Dataset rows
━━━━━━━━━━━━━━━━
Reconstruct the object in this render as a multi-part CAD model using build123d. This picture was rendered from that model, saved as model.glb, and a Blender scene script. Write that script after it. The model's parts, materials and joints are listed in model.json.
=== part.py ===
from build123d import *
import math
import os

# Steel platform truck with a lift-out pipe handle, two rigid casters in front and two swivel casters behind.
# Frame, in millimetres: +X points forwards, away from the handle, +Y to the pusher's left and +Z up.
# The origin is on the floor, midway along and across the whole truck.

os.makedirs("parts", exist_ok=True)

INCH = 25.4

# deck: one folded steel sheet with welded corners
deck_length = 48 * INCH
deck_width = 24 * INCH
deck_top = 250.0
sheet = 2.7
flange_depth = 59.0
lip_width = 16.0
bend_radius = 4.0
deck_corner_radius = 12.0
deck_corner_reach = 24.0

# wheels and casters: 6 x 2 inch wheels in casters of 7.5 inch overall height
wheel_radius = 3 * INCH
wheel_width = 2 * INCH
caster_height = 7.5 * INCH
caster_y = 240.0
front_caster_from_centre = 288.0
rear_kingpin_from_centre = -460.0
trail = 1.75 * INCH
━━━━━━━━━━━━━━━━
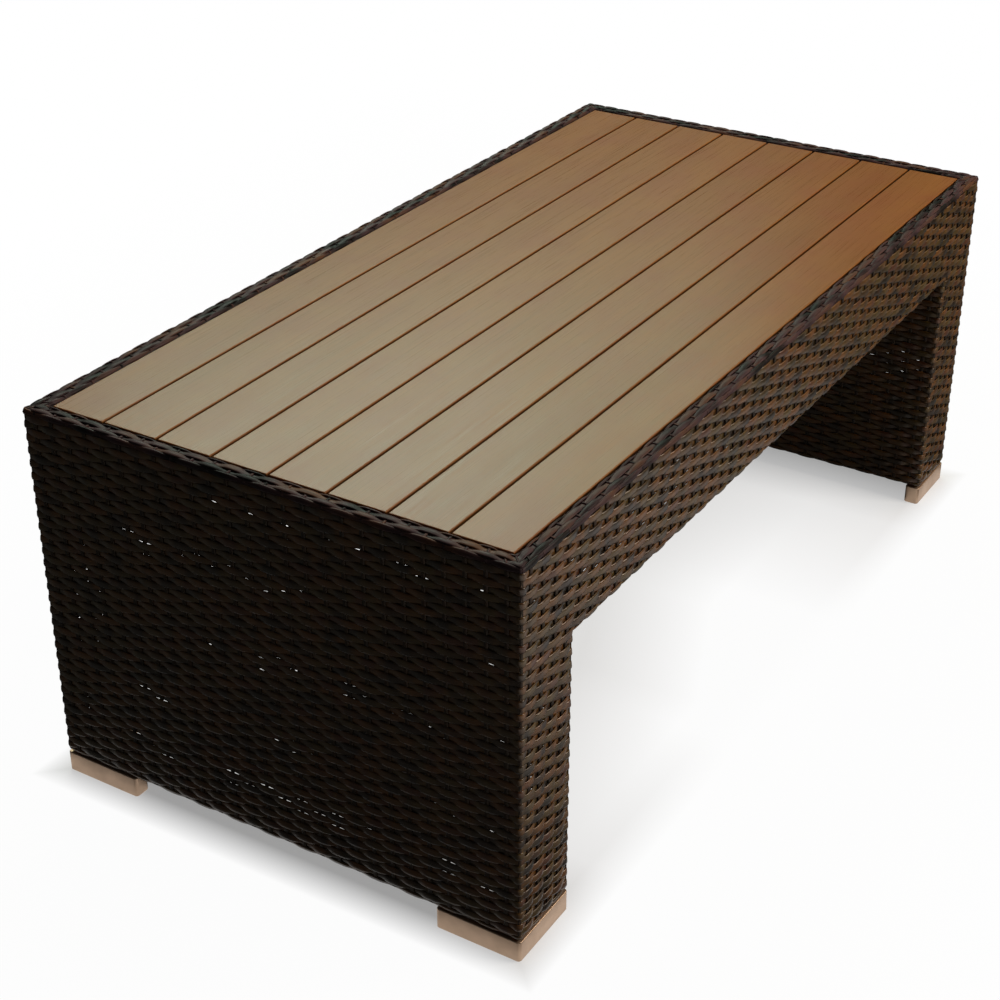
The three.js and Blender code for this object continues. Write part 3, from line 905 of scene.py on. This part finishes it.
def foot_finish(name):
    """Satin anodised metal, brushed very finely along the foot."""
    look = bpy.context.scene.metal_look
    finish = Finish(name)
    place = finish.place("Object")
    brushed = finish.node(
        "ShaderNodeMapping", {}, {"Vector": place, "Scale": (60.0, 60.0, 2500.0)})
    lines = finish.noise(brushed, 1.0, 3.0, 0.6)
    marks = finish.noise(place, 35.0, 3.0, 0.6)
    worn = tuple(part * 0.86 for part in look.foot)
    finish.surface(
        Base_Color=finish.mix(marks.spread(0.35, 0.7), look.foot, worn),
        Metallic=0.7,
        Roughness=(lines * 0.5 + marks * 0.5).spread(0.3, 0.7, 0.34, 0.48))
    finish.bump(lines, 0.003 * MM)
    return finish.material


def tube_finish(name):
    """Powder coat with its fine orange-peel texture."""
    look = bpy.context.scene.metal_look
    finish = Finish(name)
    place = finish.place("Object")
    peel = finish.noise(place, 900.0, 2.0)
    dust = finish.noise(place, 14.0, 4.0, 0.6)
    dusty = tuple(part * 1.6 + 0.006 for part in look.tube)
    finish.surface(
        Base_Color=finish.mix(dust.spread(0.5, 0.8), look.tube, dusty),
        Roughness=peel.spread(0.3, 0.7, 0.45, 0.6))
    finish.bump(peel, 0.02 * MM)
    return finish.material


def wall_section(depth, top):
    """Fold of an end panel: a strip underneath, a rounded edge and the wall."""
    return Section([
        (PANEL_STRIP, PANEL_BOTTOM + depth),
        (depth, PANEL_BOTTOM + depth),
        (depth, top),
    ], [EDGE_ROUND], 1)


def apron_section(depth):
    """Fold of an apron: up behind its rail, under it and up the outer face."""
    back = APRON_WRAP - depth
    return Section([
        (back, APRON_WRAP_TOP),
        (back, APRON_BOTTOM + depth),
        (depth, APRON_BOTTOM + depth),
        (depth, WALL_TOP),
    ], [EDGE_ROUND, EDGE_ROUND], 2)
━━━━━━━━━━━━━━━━
**Short exercise**
Nothing but the lines from the line that contains "Reconstruct the object" through the line that contains "trail = 1.75 * INCH" should be given again, each exactly as it stands, both ends included.

**The result**
Reconstruct the object in this render as a multi-part CAD model using build123d. This picture was rendered from that model, saved as model.glb, and a Blender scene script. Write that script after it. The model's parts, materials and joints are listed in model.json.
=== part.py ===
from build123d import *
import math
import os

# Steel platform truck with a lift-out pipe handle, two rigid casters in front and two swivel casters behind.
# Frame, in millimetres: +X points forwards, away from the handle, +Y to the pusher's left and +Z up.
# The origin is on the floor, midway along and across the whole truck.

os.makedirs("parts", exist_ok=True)

INCH = 25.4

# deck: one folded steel sheet with welded corners
deck_length = 48 * INCH
deck_width = 24 * INCH
deck_top = 250.0
sheet = 2.7
flange_depth = 59.0
lip_width = 16.0
bend_radius = 4.0
deck_corner_radius = 12.0
deck_corner_reach = 24.0

# wheels and casters: 6 x 2 inch wheels in casters of 7.5 inch overall height
wheel_radius = 3 * INCH
wheel_width = 2 * INCH
caster_height = 7.5 * INCH
caster_y = 240.0
front_caster_from_centre = 288.0
rear_kingpin_from_centre = -460.0
trail = 1.75 * INCH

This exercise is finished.